You can play around with the non-western foreigners data on your own time. We now turn to a dataset that is integrated in R already. It is called longley. Use the help() function to see what this dataset is about.

help(longley)

Let’s create a scatterplot with the Year variable on the x-axis and Employed on the y-axis.

# scatterplot of longley data
g6 <- ggplot(longley, aes(x = Year, y = Employed)) +
  geom_point() +
  labs(x = "Year",
       y = "Number of people employed",
       title = "Scatterplot") +
  theme_minimal()

g6

To create a line plot instead, we use the same code with one slight adjustment – we use geom_line instead of geom_point.

# line plot of longley data
g6 <- ggplot(longley, aes(x = Year, y = Employed)) +
  geom_line() +
  labs(x = "Year",
       y = "Number of people employed",
       title = "Line plot") +
  theme_minimal()

g6

It’s possible to display both of these ‘geoms’ at the same time. Try to create a plot that includes both points and lines.

g7 <- ggplot(longley, aes(x = Year, y = Employed)) +
  geom_line(linetype = "dashed") + # see how 'linetype' changes the appearance of the line
  geom_point() +
  labs(x = "Year",
       y = "Number of people employed",
       title = "Scatterplot with lines") +
  theme_minimal()

g7

2.1.7 Exercises

Note: it is a good idea to run library(tidyverse) at the start of your code for this week’s exercises.

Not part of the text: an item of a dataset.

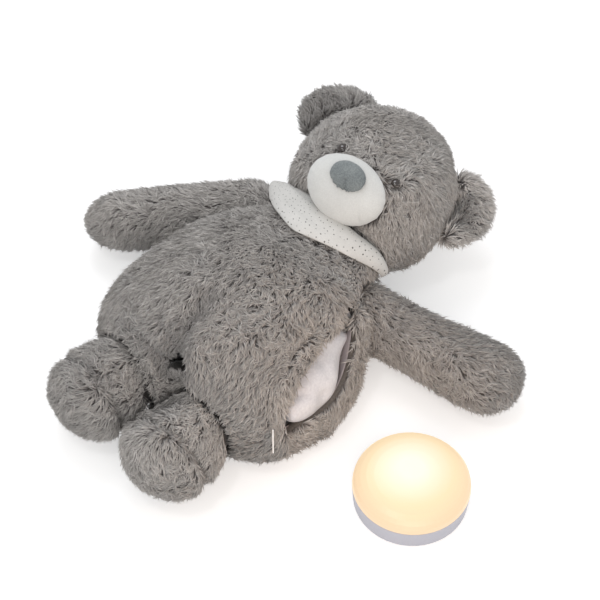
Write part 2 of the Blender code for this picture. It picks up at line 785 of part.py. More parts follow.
def dome_profile(inset):
    """The dome's side from its rim to its top, inset from the outside."""
    rise = LIGHT_HEIGHT - LIGHT_SEAM_Z - SEAM_GAP - inset
    radius = LIGHT_RADIUS - inset
    points = []
    for step in range(DOME_FACETS + 1):
        angle = math.pi / 2 * step / DOME_FACETS
        reach = radius * max(0.0, math.cos(angle)) ** (2 / DOME_SQUARENESS)
        height = rise * math.sin(angle) ** (2 / DOME_SQUARENESS)
        points.append((reach if step < DOME_FACETS else 0.0, LIGHT_SEAM_Z + SEAM_GAP + height))
    return points


lip_low = LIGHT_SEAM_Z - DOME_LIP_DEPTH
light_piece(
    "diffuser_dome",
    turned(
        dome_profile(0.0)[::-1]
        + [
            (LIP_RADIUS, LIGHT_SEAM_Z + SEAM_GAP),
            (LIP_RADIUS, lip_low),
            (LIP_RADIUS - DOME_WALL, lip_low),
        ]
        + dome_profile(LIGHT_RADIUS - LIP_RADIUS + DOME_WALL)
    ),
    material("diffuser", DOME_CREAM, 0.35),
)

# Cell tray: three cells side by side, their contacts at the ends
CELL_PITCH = CELL_DIAMETER + SEAM_GAP
TRAY_HALF_WIDTH = CELL_PITCH * 1.5 + SEAM_GAP / 2
END_ROOM = CONTACT_THICKNESS + SEAM_GAP * 2
TRAY_HALF_LENGTH = (CELL_LENGTH + SPRING_LENGTH + SEAM_GAP + END_ROOM * 2) / 2
TRAY_HIGH = PLATE_LOW - SEAM_GAP
CELL_Y = -TRAY_HALF_LENGTH + END_ROOM + SPRING_LENGTH + SEAM_GAP
LUG_END = TRAY_HALF_LENGTH + TRAY_WALL + TRAY_LUG_LENGTH
LUG_HEIGHT = (TRAY_HIGH - TRAY_LOW) / 2


def tray_box(half_width, half_length, low, high):
    """A box centred on the light's axis."""
    return box((-half_width, -half_length, low), (half_width, half_length, high))


outer_width = TRAY_HALF_WIDTH + TRAY_WALL
outer_length = TRAY_HALF_LENGTH + TRAY_WALL
tray = light_piece(
    "battery_tray",
    tray_box(outer_width, outer_length, TRAY_LOW, TRAY_HIGH),
    material("tray_plastic", PLATE_WHITE, 0.5),
)
lug = box(
    (-TRAY_LUG_WIDTH / 2, outer_length - TRAY_WALL / 2, TRAY_LOW),
    (TRAY_LUG_WIDTH / 2, LUG_END, TRAY_LOW + LUG_HEIGHT),
)
combine(tray, light_piece("tray_lug", lug), "UNION")
tray_room = tray_box(TRAY_HALF_WIDTH, TRAY_HALF_LENGTH, TRAY_LOW - OVERRUN, TRAY_HIGH + OVERRUN)
combine(tray, light_piece("tray_room", tray_room))


def cover_shape(grow, low, high):
    """The battery cover's outline, a plate with a tab at its screw end."""
    half_width = TRAY_HALF_WIDTH - COVER_MARGIN + grow
    half_length = TRAY_HALF_LENGTH - COVER_MARGIN + grow
    tab = TRAY_LUG_WIDTH / 2 + grow
    tab_end = LUG_END + grow
    plan = (
        (-half_width, -half_length),
        (half_width, -half_length),
        (half_width, half_length),
        (tab, half_length),
        (tab, tab_end),
        (-tab, tab_end),
        (-tab, half_length),
        (-half_width, half_length),
    )
    rings = [[(x, y, height) for x, y in plan] for height in (low, high)]
    return skin(rings, around=False)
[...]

We will come back to this in future sessions. tidyverse contains the ggplot and filter functions you might want to use here.

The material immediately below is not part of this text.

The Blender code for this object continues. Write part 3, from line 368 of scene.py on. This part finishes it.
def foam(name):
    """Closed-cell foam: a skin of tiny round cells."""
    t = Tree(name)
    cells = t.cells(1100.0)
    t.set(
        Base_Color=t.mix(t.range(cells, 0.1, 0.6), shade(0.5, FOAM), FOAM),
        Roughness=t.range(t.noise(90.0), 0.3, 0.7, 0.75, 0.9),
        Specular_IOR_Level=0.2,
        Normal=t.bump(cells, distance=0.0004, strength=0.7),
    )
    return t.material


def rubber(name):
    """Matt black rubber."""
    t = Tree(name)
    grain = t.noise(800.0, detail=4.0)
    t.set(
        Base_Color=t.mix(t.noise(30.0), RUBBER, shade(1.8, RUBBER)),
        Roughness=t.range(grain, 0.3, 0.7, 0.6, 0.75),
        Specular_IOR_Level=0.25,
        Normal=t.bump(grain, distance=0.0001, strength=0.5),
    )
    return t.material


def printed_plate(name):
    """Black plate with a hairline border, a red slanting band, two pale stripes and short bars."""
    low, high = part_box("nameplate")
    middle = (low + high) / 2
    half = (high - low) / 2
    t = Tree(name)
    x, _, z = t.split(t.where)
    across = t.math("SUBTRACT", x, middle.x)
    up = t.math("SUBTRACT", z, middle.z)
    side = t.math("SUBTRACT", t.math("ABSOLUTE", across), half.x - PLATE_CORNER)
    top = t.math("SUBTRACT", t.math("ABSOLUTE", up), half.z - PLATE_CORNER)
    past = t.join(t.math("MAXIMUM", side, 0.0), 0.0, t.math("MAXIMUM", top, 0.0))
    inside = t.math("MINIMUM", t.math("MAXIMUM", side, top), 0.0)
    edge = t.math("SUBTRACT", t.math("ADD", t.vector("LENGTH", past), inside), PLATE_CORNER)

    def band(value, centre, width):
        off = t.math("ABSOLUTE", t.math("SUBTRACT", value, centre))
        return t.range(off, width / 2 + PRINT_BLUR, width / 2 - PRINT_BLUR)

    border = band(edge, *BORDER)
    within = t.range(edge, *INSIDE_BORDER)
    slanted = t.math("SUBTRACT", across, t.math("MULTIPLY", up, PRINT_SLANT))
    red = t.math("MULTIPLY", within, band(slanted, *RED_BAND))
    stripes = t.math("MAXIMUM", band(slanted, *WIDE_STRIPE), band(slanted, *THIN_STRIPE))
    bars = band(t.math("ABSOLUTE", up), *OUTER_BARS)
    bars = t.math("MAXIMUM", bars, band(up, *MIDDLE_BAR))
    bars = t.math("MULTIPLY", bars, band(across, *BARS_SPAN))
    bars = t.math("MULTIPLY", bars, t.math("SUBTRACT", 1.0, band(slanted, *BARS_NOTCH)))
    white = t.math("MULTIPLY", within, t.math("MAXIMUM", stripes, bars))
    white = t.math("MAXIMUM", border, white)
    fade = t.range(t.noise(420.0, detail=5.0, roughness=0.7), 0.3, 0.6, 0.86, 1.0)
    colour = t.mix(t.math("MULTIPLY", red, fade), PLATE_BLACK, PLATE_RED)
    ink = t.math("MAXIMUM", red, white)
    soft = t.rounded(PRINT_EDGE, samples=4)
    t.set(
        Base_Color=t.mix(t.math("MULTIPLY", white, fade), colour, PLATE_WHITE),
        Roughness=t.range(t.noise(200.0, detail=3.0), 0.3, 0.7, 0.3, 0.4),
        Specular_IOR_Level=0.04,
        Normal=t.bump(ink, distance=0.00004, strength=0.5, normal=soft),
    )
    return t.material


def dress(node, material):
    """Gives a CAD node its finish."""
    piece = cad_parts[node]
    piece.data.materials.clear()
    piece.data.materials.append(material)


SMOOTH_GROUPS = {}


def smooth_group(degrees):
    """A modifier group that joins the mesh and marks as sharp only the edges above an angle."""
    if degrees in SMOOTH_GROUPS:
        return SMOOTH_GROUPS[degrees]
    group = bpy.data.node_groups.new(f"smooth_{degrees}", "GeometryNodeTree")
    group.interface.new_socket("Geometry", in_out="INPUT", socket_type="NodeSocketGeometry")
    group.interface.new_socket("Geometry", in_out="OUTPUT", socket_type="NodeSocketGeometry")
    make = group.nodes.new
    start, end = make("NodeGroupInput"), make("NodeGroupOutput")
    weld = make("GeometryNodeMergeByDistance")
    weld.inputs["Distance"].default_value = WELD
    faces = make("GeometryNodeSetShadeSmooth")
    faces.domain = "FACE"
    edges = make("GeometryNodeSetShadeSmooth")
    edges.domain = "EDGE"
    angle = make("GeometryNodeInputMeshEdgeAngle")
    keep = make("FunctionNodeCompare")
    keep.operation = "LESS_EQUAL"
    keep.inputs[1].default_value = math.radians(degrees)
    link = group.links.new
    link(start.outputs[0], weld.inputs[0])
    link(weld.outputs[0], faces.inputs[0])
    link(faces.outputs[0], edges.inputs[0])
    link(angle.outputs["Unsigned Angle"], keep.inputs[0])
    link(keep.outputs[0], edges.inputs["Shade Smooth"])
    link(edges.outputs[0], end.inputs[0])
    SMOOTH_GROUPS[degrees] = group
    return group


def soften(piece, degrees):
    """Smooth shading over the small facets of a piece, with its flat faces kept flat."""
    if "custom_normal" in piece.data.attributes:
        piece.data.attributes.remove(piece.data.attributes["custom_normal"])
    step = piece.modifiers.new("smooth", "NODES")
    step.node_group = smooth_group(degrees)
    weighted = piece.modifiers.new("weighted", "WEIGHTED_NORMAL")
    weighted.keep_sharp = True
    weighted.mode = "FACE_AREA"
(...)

  1. Use the names() function to display the variable names of the longley dataset.
  2. Use square brackets to access the 4th column of the dataset.
  3. Use the dollar sign to access the 4th column of the dataset.
  4. Access the two cells from row 4 and column 1 and row 6 and column 3.
  5. Using the longley data produce a line plot with GNP on the y-axis and population on the x-axis.
  6. Use the labs() function to change the axis labels to “Population older than 14 years of age” and “Gross national product”.
  7. Create a boxplot showing the distribution of IMMBRIT by each party in the data and plot these in one plot next to each other. (It might help to filter the dataset beforehand – see the creation of data2$con_lab above!)
  8. Is there a difference between women and men in terms of their subjective estimation of foreigners? (Again, filter() could be useful here!)
  9. What is the difference between women and men?